Le Conseil d’Etat a apporté des précisions sur l’office du juge d’appel lorsqu’il est saisi d’un jugement ayant annulé une décision de refus de délivrer une autorisation d’urbanisme (CE, 1ère et 4ème chambres réunies, 22 mars 2024, n°463970, Mentionné aux tables du recueil Lebon).

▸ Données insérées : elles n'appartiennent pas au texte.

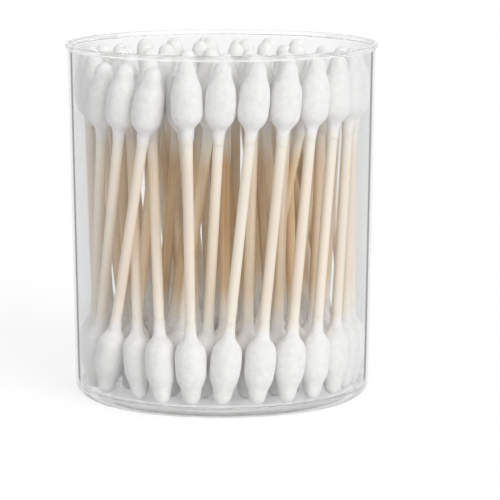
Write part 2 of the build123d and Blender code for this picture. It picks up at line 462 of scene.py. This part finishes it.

Par un arrêté, le maire d’une commune a refusé de délivrer à une société un permis de construire trois immeubles comprenant dix-huit logements. Saisi par la société pétitionnaire, le tribunal administratif de Bastia a annulé cet arrêté et enjoint à la commune de se prononcer à nouveau sur la demande de permis de construire. Par un nouvel arrêté, le maire de la commune a, à nouveau, refusé de délivrer le permis de construire sollicité. Saisi une nouvelle fois, le tribunal administratif de Bastia a annulé ce nouveau refus et son jugement a été confirmé par la cour administrative d’appel de Marseille. Cet arrêt a néanmoins été annulé par le Conseil d’Etat et l’affaire a été renvoyée à la cour qui, par un nouvel arrêt, a finalement annulé le jugement du tribunal.
Saisi à nouveau par la société pétitionnaire, le Conseil d’Etat a d’abord rappelé que le juge de l’excès de pouvoir ne peut annuler, à raison de son illégalité interne, une décision rejetant une demande d’autorisation d’urbanisme pour plusieurs motifs, que si chacun des motifs qui pourraient suffire à la justifier sont entachés d’illégalité, sous réserve faite d’un détournement de pouvoir.
En outre, il a précisé qu’en application de l’article L. 600-4-1 du code de l’urbanisme, le tribunal administratif saisi doit, lorsqu’il annule une décision de refus, se prononcer sur l’ensemble des moyens de la demande qu’il estime susceptibles de fonder cette annulation, qu’ils portent sur la légalité externe ou sur la légalité interne de la décision. En revanche, lorsqu’il juge que l’un ou certains seulement des motifs de la décision de refus en litige sont de nature à la justifier légalement, le tribunal administratif n’est pas tenu de se prononcer sur les moyens de cette demande qui ne se rapportent pas à la légalité de ces motifs de refus pour rejeter la demande tendant à son annulation.
Cela étant précisé, le Conseil d’Etat a ensuite jugé qu’il revient au juge d’appel, pour confirmer un jugement ayant annulé une décision refusant de délivrer une autorisation d’urbanisme, de se prononcer sur les différents motifs d’annulation retenus par les premiers juges, dès lors que ceux-ci sont contestés devant lui. En revanche, s’il estime qu’un des motifs de la décision de refus litigieuse est fondé et que l’administration aurait pris la même décision si elle avait retenu ce seul motif, le juge d’appel peut, sans méconnaître les articles L. 424-3 et L. 600-4-1 du code de l’urbanisme, rejeter la demande d’annulation de cette décision et infirmer en conséquence le jugement attaqué devant lui, sans être tenu de statuer sur la légalité des autres motifs retenus par l’autorité administrative et sur lesquels les premiers juges se sont prononcés.
En conséquence, le Conseil d’Etat a estimé qu’en se bornant, pour rejeter la demande d’annulation de la décision de refus litigieuse et annuler en conséquence le jugement du tribunal administratif, à juger qu’un des motifs retenus par la commune était fondé, sans se prononcer sur les autres motifs opposés par le maire et que les premiers juges avaient jugés entachés d’illégalité, la cour n’a pas commis d’erreur de droit.